Like a lot of people in the collaboration and communication space, I'm extremely interested in the Software as a Service (SaaS). Here are my notes from a recent Gartner webinar on SaaS and cloud computing. It was originally broadcast on May 27, 2009, from 1:00 – 2:00 p.m. EST. The presenter was Daryl C. Plummer, Managing VP & Gartner Fellow.

Cloud Computing

  • Cloud computing definition: "A style of computing where scalable and elastic IT-related capabilities are provided 'as a service' to external customers using Internet Technologies"
  • When you say "cloud", always include another word, like "computing", "storage", "services." "Cloud" by itself really doesn't mean anything.
  • The customer doesn't have to understand how a service works. They are "abstracted from provider concerns through service interfaces."
  • For the most part IT thinks they need to know how a service works, mostly because we've trained them to do that. Instead, focus on outcomes, measurements, and contracts that mitigate risk.
  • Focus on the outcomes you need, not on whether or not the service included the "cloud" label or not.
  • Cloud computing is a provider-consumer relationship, instead of a vendor-user relationship.

Cloud Computing models

  • Acquisition model: Service – "All that matters is results.
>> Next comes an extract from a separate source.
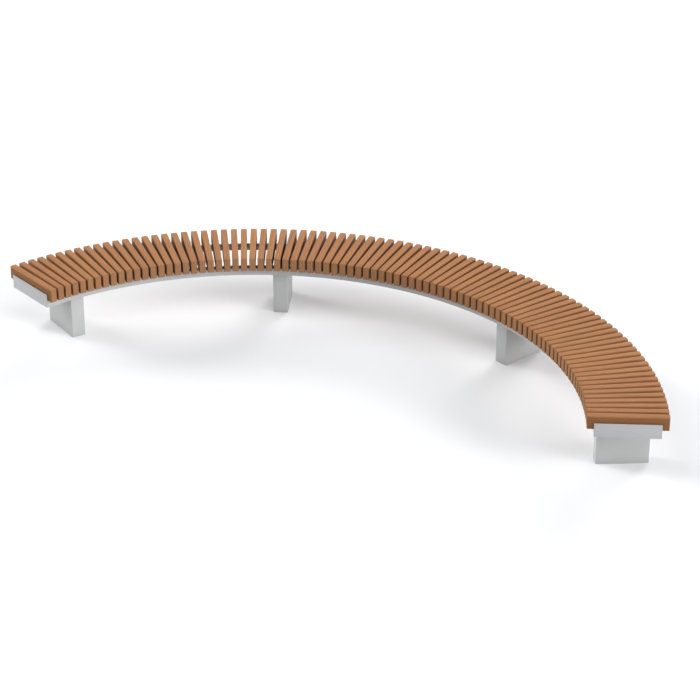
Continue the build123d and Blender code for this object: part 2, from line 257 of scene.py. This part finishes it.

I don't care how it's done."
  • Business model: Pay for use – "I don't want to own assets; I want to pay for elastic use, like a utility."
  • Access Model: Internet – "I want accessibility from anywhere from any device."
  • Technical Model: Scalable, elastic, sharable – "It's about economies of scale with effective and dynamic sharing."

Risks of Cloud Computing

  • Availability, capacity, and performance
  • Security, privacy, disaster recovery policies and procedures
  • Service metrics, reporting and analysis
  • E-discovery and investigations
  • Data ownership, recovery, and migration
  • Integration with on-premise systems
  • Commitment requirements (terms, minimum use)
  • Setup, training, and integration fees
  • Difficult to customize
  • Switching costs
  • Governance of sourcing process
  • Data/process location and isolation
  • Regulatory requirements
  • Transparency to provider operations
  • Hidden supply chain impact

Common cloud computing use cases

  • Prototyping/Proofs-of-Concept
  • Web application serving
  • Email / Collaboration
  • Application appliances
  • Application testing resources

Software-as-a-Service (SaaS)

  • A "form" of cloud computing in almost all cases.
  • SaaS is misnamed - It should be called "Application"-as-a-service, as opposed to "Software"-as-a service.
  • Delivers an application based on a single set of common code in a one-to-many model.
    Uses a pay-for-use or subscription licensing model.
  • Beyond simply "bleeding edge" and "good enough", it is now viable and ready for consideration.
  • Almost all software vendors will have an SaaS offering

Upsides to SaaS

  • Use operating budget instead of capital budget
  • Only pay for what you use
  • Platform homogeneity
  • Lower Total Cost of Ownership(TCO) in mid-term; Long-term TCO is yet to be determined
  • Faster implementation
  • Increased innovation

Downsides to SaaS

  • Governance issues
  • Release management dictated by provider
  • Limited 3rd party tools
  • Vendor management
  • Security
  • Long-term TCO
  • Integration between on premise and SaaS

Four things you can do today

  • Savings: Compare your cost of capital expenses versus cloud services
  • Portfolio: Find three workloads which you can experiment (Move workloads, not applications)
  • Migrate: Move existing apps into cloud (Served from the cloud, versus cloud services)
  • Use: Consider cloud email and collaboration (Get immediate feedback)

Gartner Bottom-Line Recommendation
Now is the time to consider cloud computing model for delivering services to employees, as well as customers and business partners.